Republican leadership has an odd idea for one of its first big policy pushes of this Congress: a change to Obamacare that threatens to make the law worse.
The idea, expected to come to a vote in the House on Thursday, is to change Obamacare’s requirement that most employers provide full-time workers with generous health insurance, a rule known as the “employer mandate.” (Or the “employer shared responsibility provisions,” if you prefer Gruber-speak). It sets the definition of full-time work at 30 hours a week.
Republicans have been making the case for some time — and no small number of Democrats and liberals are sympathetic — that employers will reduce workers’ hours to avoid paying the substantial penalty or providing costly insurance, and that this outweighs the benefits of some workers’ getting insurance thanks to the rule.
The current GOP plan, in the main, is to raise the threshold for full-time work to 40 hours. That may be a more reasonable definition, but there are more Americans who work 40 hours a week or a bit more than there are who work just over 30 hours. The proposal risks, theoretically, cuts to the working hours of many more workers. Research by the Obamacare-friendly Commonwealth Fund seems to support this argument; the CBO did not look at the question closely but predicts little total shift in hours either way.

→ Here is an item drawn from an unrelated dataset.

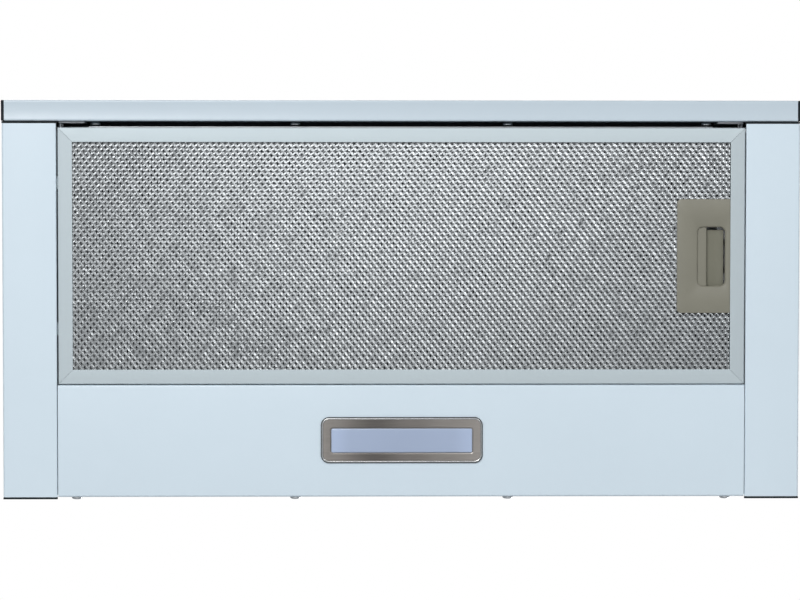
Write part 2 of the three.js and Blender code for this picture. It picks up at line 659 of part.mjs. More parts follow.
// Leaf spring over the notch; the slider's hook rests on its free edge.
const STRIKE_PATH = [[255.8, -26.3], [250.4, -26.3], [248.6, -27.4], [242.6, -27.4]];
const strikeShape = sheet(STRIKE_PATH, 0.7, 1, 0.9);
addPart('latch_strike', alongY(strikeShape, LATCH_MID_Y - 8, LATCH_MID_Y + 8), SPRING_STEEL);

const crossbarSection = sheet([
  [RUNNER_REAR_Y - 2, -16],
  [RUNNER_REAR_Y - 2, -27.1],
  [RUNNER_REAR_Y - 14, -27.1],
], -SHEET);
addPart('drawer_crossbar', alongX(crossbarSection, -255.8, 255.8), GALVANISED);

// Rails on the box's sides, and the runners on the drawer arms that slide in them.
const RAIL_PATH = [
  [RAIL_IN_X, RAIL_HIGH_Z - 3.5],
  [RAIL_IN_X, RAIL_HIGH_Z],
  [RAIL_OUT_X, RAIL_HIGH_Z],
  [RAIL_OUT_X, RAIL_LOW_Z],
  [RAIL_IN_X, RAIL_LOW_Z],
  [RAIL_IN_X, RAIL_LOW_Z + 3.5],
];
const RUNNER_SECTION = [
  [262.4, -24.6],
  [262.4, -11.4],
  [260.2, -11.4],
  [260.2, -16],
  [ARM_X + GAP, -16],
  [ARM_X + GAP, -20],
  [260.2, -20],
  [260.2, -24.6],
];
for (const side of [-1, 1]) {
  const name = sideName(side);
  addPart(`rail_${name}`, alongY(sheet(RAIL_PATH, -SHEET, side, 1), -128, 143), GALVANISED);
  const runner = polygon(mirrorX(RUNNER_SECTION, side));
  addPart(`runner_${name}`, alongY(runner, -128, RUNNER_REAR_Y), SPRING_STEEL);
}

// ---------------------------------------------------------------- blower
// The scroll's wall starts at a tongue near the top, runs round under the wheel and rises to the outlet.
const SCROLL_START_DEG = 70;
const SCROLL_SWEEP_DEG = 250;
const SCROLL_TOP_Z = BOX_TOP_Z - 1.3;
function scrollOutline(extra, topZ) {
  const points = [];
  const steps = 25;
  for (let i = 0; i <= steps; i += 1) {
    const angle = THREE.MathUtils.degToRad(SCROLL_START_DEG - (SCROLL_SWEEP_DEG * i) / steps);
    const radius = THREE.MathUtils.lerp(SCROLL_START_R, SCROLL_END_R, i / steps) + extra;
    points.push([FAN_Y + radius * Math.cos(angle), FAN_Z + radius * Math.sin(angle)]);
  }
  points.push([points[steps][0], topZ], [points[0][0], topZ]);
  return polygon(points);
}

const INLET_R = 37;
for (const side of [-1, 1]) {
  const [x0, x1] = [side * SCROLL_HALF_X, side * 0.2].sort((a, b) => a - b);
  const [inner0, inner1] = [side * (SCROLL_HALF_X - SCROLL_WALL), -side * 2].sort((a, b) => a - b);
  addPart(`fan_scroll_${sideName(side)}`, cut(
    alongX(scrollOutline(SCROLL_WALL, SCROLL_TOP_Z), x0, x1),
    alongX(scrollOutline(0, SCROLL_TOP_Z + 5), inner0, inner1),
    rodX(x0 - 5, x1 + 5, FAN_Y, FAN_Z, INLET_R, 32),
  ), GREY_PLASTIC);
}

const BLADES = 24;
const WHEEL_HALF_X = 31;
const SHAFT_R = 4;
function wheelRing(x0, x1) {
  return cut(rodX(x0, x1, 0, 0, WHEEL_R, 36), rodX(x0 - 1, x1 + 1, 0, 0, WHEEL_R - 9, 36));
}
const blades = [];
for (let i = 0; i < BLADES; i += 1) {
  const blade = box(-WHEEL_HALF_X + 0.5, WHEEL_HALF_X - 0.5, -0.6, 0.6, -3.6, 3.6).rotateX(-0.5);
  blades.push(blade.translate(0, 0, WHEEL_R - 4.6).rotateX((2 * Math.PI * i) / BLADES));
}
addPart('fan_wheel', cut(
  join(
    rodX(-1, 1, 0, 0, WHEEL_R - 0.5, 36),
    rodX(-9, 9, 0, 0, 9, 20),
    wheelRing(-WHEEL_HALF_X, -WHEEL_HALF_X + 1.5),
    wheelRing(WHEEL_HALF_X - 1.5, WHEEL_HALF_X),
    ...blades,
  ),
  rodX(-20, 20, 0, 0, SHAFT_R + GAP, 20),
).translate(0, FAN_Y, FAN_Z), GREY_PLASTIC);
addPart('fan_shaft', rodX(-12, 60, FAN_Y, FAN_Z, SHAFT_R, 20), SPRING_STEEL);

const MOTOR_X = [44, 92];
const LEG_R = 42;
const legs = [0, 1, 2].map((i) => (
  box(SCROLL_HALF_X + GAP, MOTOR_X[0] + 3, -4, 4, 20, LEG_R + 4)
    .rotateX((2 * Math.PI * i) / 3).translate(0, FAN_Y, FAN_Z)
));
addPart('fan_motor', cut(
  join(rodX(...MOTOR_X, FAN_Y, FAN_Z, 32, 32), ...legs),
  rodX(SCROLL_HALF_X, 61, FAN_Y, FAN_Z, SHAFT_R + 0.4, 20),
  rodX(SCROLL_HALF_X - 1, MOTOR_X[0] - 0.5, FAN_Y, FAN_Z, INLET_R - 2, 32),
), MOTOR_STEEL);

// ---------------------------------------------------------------- electrical parts
const FLOOR_Z = BASE_Z + SHEET + GAP;
addPart('run_capacitor', rodX(-190, -140, 95, FLOOR_Z + 16, 16), GREY_PLASTIC);
addPart('terminal_cover', cut(
  box(165, 235, 75, 125, FLOOR_Z, 30),
  box(167, 233, 77, 123, FLOOR_Z - 1, 28),
  rodZ(GLAND_X, GLAND_Y, 20, 40, 6, 16),
), GREY_PLASTIC);
const glandProfile = [
  [4, BOX_TOP_Z - 12],
  [8, BOX_TOP_Z - 12],
  [8, BOX_TOP_Z + GAP],
  [12, BOX_TOP_Z + GAP],
  [12, BOX_TOP_Z + 5],
  [9, BOX_TOP_Z + 6],
  [9, BOX_TOP_Z + 13],
  [6.5, BOX_TOP_Z + 16],
  [4, BOX_TOP_Z + 16],
  [4, BOX_TOP_Z - 12],
].map(([r, z]) => new THREE.Vector2(r, z));
addPart(
  'cable_gland',
  new THREE.LatheGeometry(glandProfile, 18).rotateX(Math.PI / 2).translate(GLAND_X, GLAND_Y, 0),
  BLACK_PLASTIC,
);

// ---------------------------------------------------------------- outlet collar and dampers
const COLLAR_INNER_R = OUTLET_R - OUTLET_WALL;
const FLANGE_Z = BOX_TOP_Z + GAP;
const flapAxisY = (end) => OUTLET_Y + end * FLAP_AXIS_OFFSET;
const PIN_R = 1.5;
addPart('outlet_collar', cut(
  join(
    rodZ(0, OUTLET_Y, FLANGE_Z, FLANGE_Z + 2, OUTLET_R + 9, 48),
    rodZ(0, OUTLET_Y, FLANGE_Z, OUTLET_TOP_Z, OUTLET_R, 48),
  ),
  rodZ(0, OUTLET_Y, FLANGE_Z - 1, OUTLET_TOP_Z + 1, COLLAR_INNER_R, 48),
  ...[-1, 1].map((end) => rodX(-58.9, 58.9, flapAxisY(end), FLAP_Z, PIN_R + GAP, 12)),
), GREY_PLASTIC);

// Each flap is half a disc on its own pin. It lies shut and the fan's air lifts it.
const FLAP_R = 56;
for (const [end, name] of [[-1, 'front'], [1, 'rear']]) {
  const half = [];
  for (const [x, y] of arc(0, 0, FLAP_R, 0, 180, 20)) {
    half.push([x, OUTLET_Y + end * Math.max(y, FLAP_AXIS_OFFSET)]);
  }
  addPart(`damper_flap_${name}`, join(
    alongZ(polygon(half), FLAP_Z - FLAP_T / 2, FLAP_Z + FLAP_T / 2),
    rodX(-58.5, 58.5, flapAxisY(end), FLAP_Z, PIN_R, 12),
  ), GREY_PLASTIC);
}

export default hood;
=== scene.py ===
"""Telescopic under cabinet range hood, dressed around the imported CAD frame.

Metres, +Z up, the hood's front towards -Y. Shapes are written in millimetres and scaled once.
"""

import json
import math

import bmesh
import bpy
import numpy as np
from mathutils import Matrix, Vector

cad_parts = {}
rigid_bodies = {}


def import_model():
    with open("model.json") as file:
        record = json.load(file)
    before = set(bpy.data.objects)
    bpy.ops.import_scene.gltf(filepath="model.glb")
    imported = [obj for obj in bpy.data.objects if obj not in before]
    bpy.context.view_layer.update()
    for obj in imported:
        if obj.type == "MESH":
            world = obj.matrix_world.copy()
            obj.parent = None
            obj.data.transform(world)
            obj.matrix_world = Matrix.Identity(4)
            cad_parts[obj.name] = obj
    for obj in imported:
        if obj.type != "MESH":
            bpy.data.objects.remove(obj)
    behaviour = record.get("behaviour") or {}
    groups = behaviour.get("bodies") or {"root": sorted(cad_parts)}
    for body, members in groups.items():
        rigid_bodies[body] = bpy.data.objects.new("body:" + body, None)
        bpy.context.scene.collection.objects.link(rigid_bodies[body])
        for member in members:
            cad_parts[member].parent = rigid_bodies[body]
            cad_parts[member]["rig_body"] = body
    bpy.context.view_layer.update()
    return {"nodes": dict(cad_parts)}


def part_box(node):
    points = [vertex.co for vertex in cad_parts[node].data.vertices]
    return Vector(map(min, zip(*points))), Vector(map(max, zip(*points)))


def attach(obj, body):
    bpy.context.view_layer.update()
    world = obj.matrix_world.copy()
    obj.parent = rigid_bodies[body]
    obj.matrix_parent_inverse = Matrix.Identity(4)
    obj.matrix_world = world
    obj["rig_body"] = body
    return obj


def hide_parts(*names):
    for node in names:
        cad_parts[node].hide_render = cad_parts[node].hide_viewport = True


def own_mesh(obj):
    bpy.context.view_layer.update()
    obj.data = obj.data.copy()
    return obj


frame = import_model()
MM = 0.001
scene = bpy.context.scene

# ------------------------------------------------------------------ positions from the frame
def mm_box(node):
    """Lowest and highest corner of a CAD node, in millimetres."""
    low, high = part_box(node)
    return low / MM, high / MM


FASCIA = mm_box("fascia")
FILTER = mm_box("filter_frame")
FILTER_LEFT = mm_box("filter_mesh")[0].x - 2  # the hinge tongues stand out past the frame's left
PANEL = mm_box("light_panel")
BEZEL = mm_box("lamp_bezel")
LENS = mm_box("lamp_lens")
LATCH = mm_box("latch_housing")
SLIDER = mm_box("latch_slider")
MESH = mm_box("filter_mesh")
INNER_MESH = mm_box("inner_filter_mesh")
COLLAR = mm_box("outlet_collar")
GLAND = mm_box("cable_gland")
SHELL = mm_box("housing_shell")
BUTTONS = [name for name in frame["nodes"] if name.startswith("button_")]
REAR_SCREWS = [f"rear_screw_{i}" for i in range(1, 5)]
FRONT_SCREWS = [f"front_screw_{i}" for i in range(1, 5)]


# ------------------------------------------------------------------ materials
class Finish:
    """A Principled material and the node helpers that dress it."""

    def __init__(self, name, color, roughness, metallic=0.0, **extra):
        self.material = bpy.data.materials.new(name)
        self.material.use_nodes = True
        self.tree = self.material.node_tree
        self.shader = self.tree.nodes["Principled BSDF"]
        self.coord = self.tree.nodes.new("ShaderNodeTexCoord")
        self.color = (*color, 1.0)
        self.roughness = roughness
        self.shader.inputs["Base Color"].default_value = self.color
        self.shader.inputs["Roughness"].default_value = roughness
        self.shader.inputs["Metallic"].default_value = metallic
        for socket, value in extra.items():
            self.shader.inputs[socket.replace("_", " ")].default_value = value

    def node(self, kind, **props):
        made = self.tree.nodes.new(kind)
        for key, value in props.items():
            setattr(made, key, value)
        return made

    def link(self, out, into):
        self.tree.links.new(out, into)

    def mapped(self, stretch=(1, 1, 1)):
        mapping = self.node("ShaderNodeMapping")
        mapping.inputs["Scale"].default_value = stretch
        self.link(self.coord.outputs["Object"], mapping.inputs["Vector"])
        return mapping.outputs["Vector"]

    def noise(self, scale, detail=3.0, stretch=(1, 1, 1), rough=0.5):
        made = self.node("ShaderNodeTexNoise")
        made.inputs["Scale"].default_value = scale
        made.inputs["Detail"].default_value = detail
        made.inputs["Roughness"].default_value = rough
        self.link(self.mapped(stretch), made.inputs["Vector"])
        return made.outputs["Fac"]

    def ramp_along(self, axis, stops):
        """A smooth value along one object axis, from (metres, value) stops."""
        split = self.node("ShaderNodeSeparateXYZ")
        self.link(self.coord.outputs["Object"], split.inputs[0])
        first, last = stops[0][0], stops[-1][0]
        place = self.remap(split.outputs[axis], 0, 1, (first, last))
        ramp = self.node("ShaderNodeValToRGB")
        ramp.color_ramp.interpolation = "EASE"
        for i, (where, value) in enumerate(stops):
            at = (where - first) / (last - first)
            stop = ramp.color_ramp.elements[i] if i < 2 else ramp.color_ramp.elements.new(at)
            stop.position = at
            stop.color = (value, value, value, 1)
        self.link(place, ramp.inputs["Fac"])
        return ramp.outputs["Color"]

    def cells(self, scale):
        made = self.node("ShaderNodeTexVoronoi")
        made.inputs["Scale"].default_value = scale
        self.link(self.mapped(), made.inputs["Vector"])
        return made.outputs["Color"]

    def remap(self, value, low, high, frm=(0.3, 0.7)):
        made = self.node("ShaderNodeMapRange")
        made.inputs["From Min"].default_value = frm[0]
        made.inputs["From Max"].default_value = frm[1]
        made.inputs["To Min"].default_value = low
        made.inputs["To Max"].default_value = high
        self.link(value, made.inputs["Value"])
        return made.outputs["Result"]

    def shade(self, value, spread, frm=(0.3, 0.7)):
        """Varies the base colour by +-spread of its brightness."""
        made = self.node("ShaderNodeMix", data_type="RGBA")
        made.inputs["A"].default_value = tuple(c * (1 - spread) for c in self.color[:3]) + (1,)
        light = tuple(min(1, c * (1 + spread)) for c in self.color[:3])
        made.inputs["B"].default_value = light + (1,)
        self.link(self.remap(value, 0, 1, frm), made.inputs["Factor"])
        self.link(made.outputs["Result"], self.shader.inputs["Base Color"])
        return self

    def rough(self, value, spread, frm=(0.3, 0.7)):
        low, high = self.roughness - spread, self.roughness + spread
        self.link(self.remap(value, low, high, frm), self.shader.inputs["Roughness"])
        return self

    def bump(self, value, strength, distance):
        made = self.node("ShaderNodeBump")
        made.inputs["Strength"].default_value = strength
        made.inputs["Distance"].default_value = distance
        self.link(value, made.inputs["Height"])
        self.link(made.outputs["Normal"], self.shader.inputs["Normal"])
        return self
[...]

Republicans also propose to change how the law calculates the number of employees a business has, exempting more small businesses from the mandate. While this can only have a salutary effect for workers and wages, there’s little reason not to go much further and repeal the entire mandate.
Repealing a substantial tax on full-time work will increase the supply of labor and the demand for it — both, as it happens, indicators on which the American economy continues to struggle.
One downside to repealing the mandate entirely is that it’s expected to slightly decrease the number of workers with private-insurance coverage and increase the number on Medicaid. Yet the CBO now projects that the proposed Republican plan will have a similar effect without getting rid of the mandate.
There seem to be two plausible reasons to avoid repealing the mandate: Its fines generate a not-insubstantial amount of revenue, so repealing it will increase the federal deficit (estimates range from $46 billion to $149 billion over the next ten years). But the CBO scores the 40-hour-work-week plan as raising the deficit by about $53 billion, and Republicans are not planning to pay for it.
There are plenty of sensible ways to do so, though Democrats, some of whom can be enlisted in getting rid of the mandate, will not like many of them. (The terms of the Medicaid expansion, intended to entice states into expanding their entitlements, could be made a tad less generous, for instance.) The most fiscally responsible thing to do is to dismantle Obamacare, of course. But in the meantime, Republicans should not balk at slightly widening the deficit by repealing a tax on work.
The other issue is that some worry about the appearance of repealing a mandate on businesses while leaving the much more unpopular mandate on individuals intact. But Republicans should be trying to get rid of both. Repealing the employer mandate just stands a much better chance of becoming law during President Obama’s final two years in office.
It is one of the relatively few steps toward repealing Obamacare of which that can be said. Republicans won the 2014 elections handily on the grounds that they would seize such opportunities, not waste them.